- Short problem: Look for the line containing "replace_parts(piece, PANEL_NODE)" in the listing below. Retype that line and every subsequent line through the last one, and only those.
### Provided data
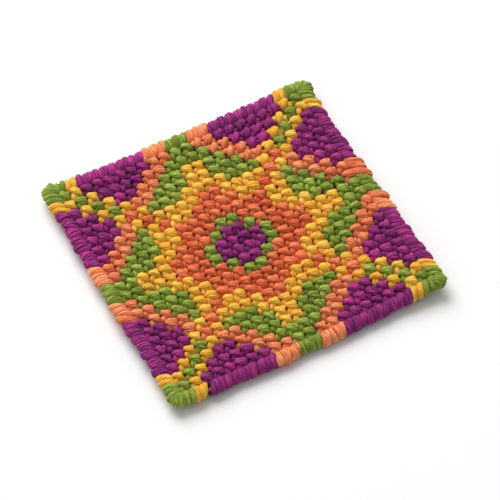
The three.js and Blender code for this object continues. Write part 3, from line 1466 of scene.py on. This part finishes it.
@dataclass(frozen=True)
class Studio:
    """A plain white floor, a white sky and one broad soft lamp from the far side, in metres.

    The sky is brightest towards the far left. Its strength grows evenly from sky_low, where
    a direction's share along sky_way is sky_from or less, to sky_high along sky_way itself.
    """

    floor_size: float = 8.0
    floor_shade: float = 0.8
    floor_roughness: float = 0.9
    lamp_way: tuple[float, float, float] = (0.0, 0.85, 1.0)
    lamp_distance: float = 2.4
    lamp_size: float = 2.0
    lamp_watts: float = 62.0
    sky_way: tuple[float, float, float] = (-0.35, 0.45, 0.9)
    sky_from: float = -0.4
    sky_low: float = 0.2
    sky_high: float = 0.75

    def lay_floor(self) -> None:
        """Makes the floor."""
        half = self.floor_size / 2.0
        square = [(-half, -half, 0.0), (half, -half, 0.0), (half, half, 0.0), (-half, half, 0.0)]
        mesh = bpy.data.meshes.new("floor")
        mesh.from_pydata(square, [], [(0, 1, 2, 3)])
        floor = bpy.data.objects.new("floor", mesh)
        bpy.context.scene.collection.objects.link(floor)
        paper, _, _ = new_material(
            "floor_paper",
            {
                "Base Color": (self.floor_shade, self.floor_shade, self.floor_shade, 1.0),
                "Roughness": self.floor_roughness,
                "Specular IOR Level": 0.0,
            },
        )
        mesh.materials.append(paper)

    def light_sky(self) -> None:
        """Makes the sky, white and with no sun."""
        world = bpy.data.worlds.new("sky")
        world.use_nodes = True
        light = world.node_tree.nodes["Background"]
        fill(light, {"Color": (1.0, 1.0, 1.0, 1.0)})
        nodes = ShaderNodes(world.node_tree)
        direction = nodes.add("ShaderNodeTexCoord")
        toward = nodes.add("ShaderNodeVectorMath", operation="DOT_PRODUCT")
        toward.inputs[1].default_value = Vector(self.sky_way).normalized()
        nodes.link(direction.outputs["Generated"], toward.inputs[0])
        strength = nodes.add("ShaderNodeMapRange")
        levels = {"From Min": self.sky_from, "To Min": self.sky_low, "To Max": self.sky_high}
        fill(strength, levels)
        nodes.link(toward.outputs["Value"], strength.inputs["Value"])
        nodes.link(strength.outputs["Result"], light.inputs["Strength"])
        bpy.context.scene.world = world

    def hang_lamp(self) -> None:
        """Makes the lamp, a disc that faces the mat."""
        data = bpy.data.lights.new("key_lamp", "AREA")
        data.shape = "DISK"
        data.size = self.lamp_size
        data.energy = self.lamp_watts
        lamp = bpy.data.objects.new("key_lamp", data)
        way = Vector(self.lamp_way).normalized()
        facing = way.to_track_quat("Z", "Y").to_matrix().to_4x4()
        lamp.matrix_world = Matrix.Translation(way * self.lamp_distance) @ facing
        bpy.context.scene.collection.objects.link(lamp)

    def build(self) -> None:
        """Makes the floor, the sky and the lamp."""
        self.lay_floor()
        self.light_sky()
        self.hang_lamp()
        bpy.context.scene.view_settings.view_transform = "Standard"


def main() -> None:
    """Builds the mat, the canvas first, then the wools, and the studio round it."""
    logging.basicConfig(level=logging.INFO, format="%(message)s")
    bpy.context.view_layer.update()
    count = Count()
    placing = Placing(count, Settling(count.half))
    Viewpoint().build(placing)
    Studio().build()

    canvas = Canvas(count)
    crosses = Crosses(count, Design(count))
    bars = BackBars(count, crosses)
    edging = Edging(count)
    net = canvas.build(placing)
    net.data.materials.append(CanvasFinish().material())
    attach(net, "root")
    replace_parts(net, PANEL_NODE)

    group = SpunFibre().group()
    wools = []
    for finish in WOOL_FINISHES:
        made = [crosses.build(finish.wool, placing), bars.build(finish.wool, placing)]
        for piece in made:
            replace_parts(piece, PANEL_NODE)
        if finish.wool in edging.bundles:
            made.append(edging.build(finish.wool, placing))
        material = finish.material(group)
        for piece in made:
            piece.data.materials.append(material)
            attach(piece, "root")
        wools += made


if __name__ == "__main__":
    main()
######
- Exercise result:
            replace_parts(piece, PANEL_NODE)
        if finish.wool in edging.bundles:
            made.append(edging.build(finish.wool, placing))
        material = finish.material(group)
        for piece in made:
            piece.data.materials.append(material)
            attach(piece, "root")
        wools += made


if __name__ == "__main__":
    main()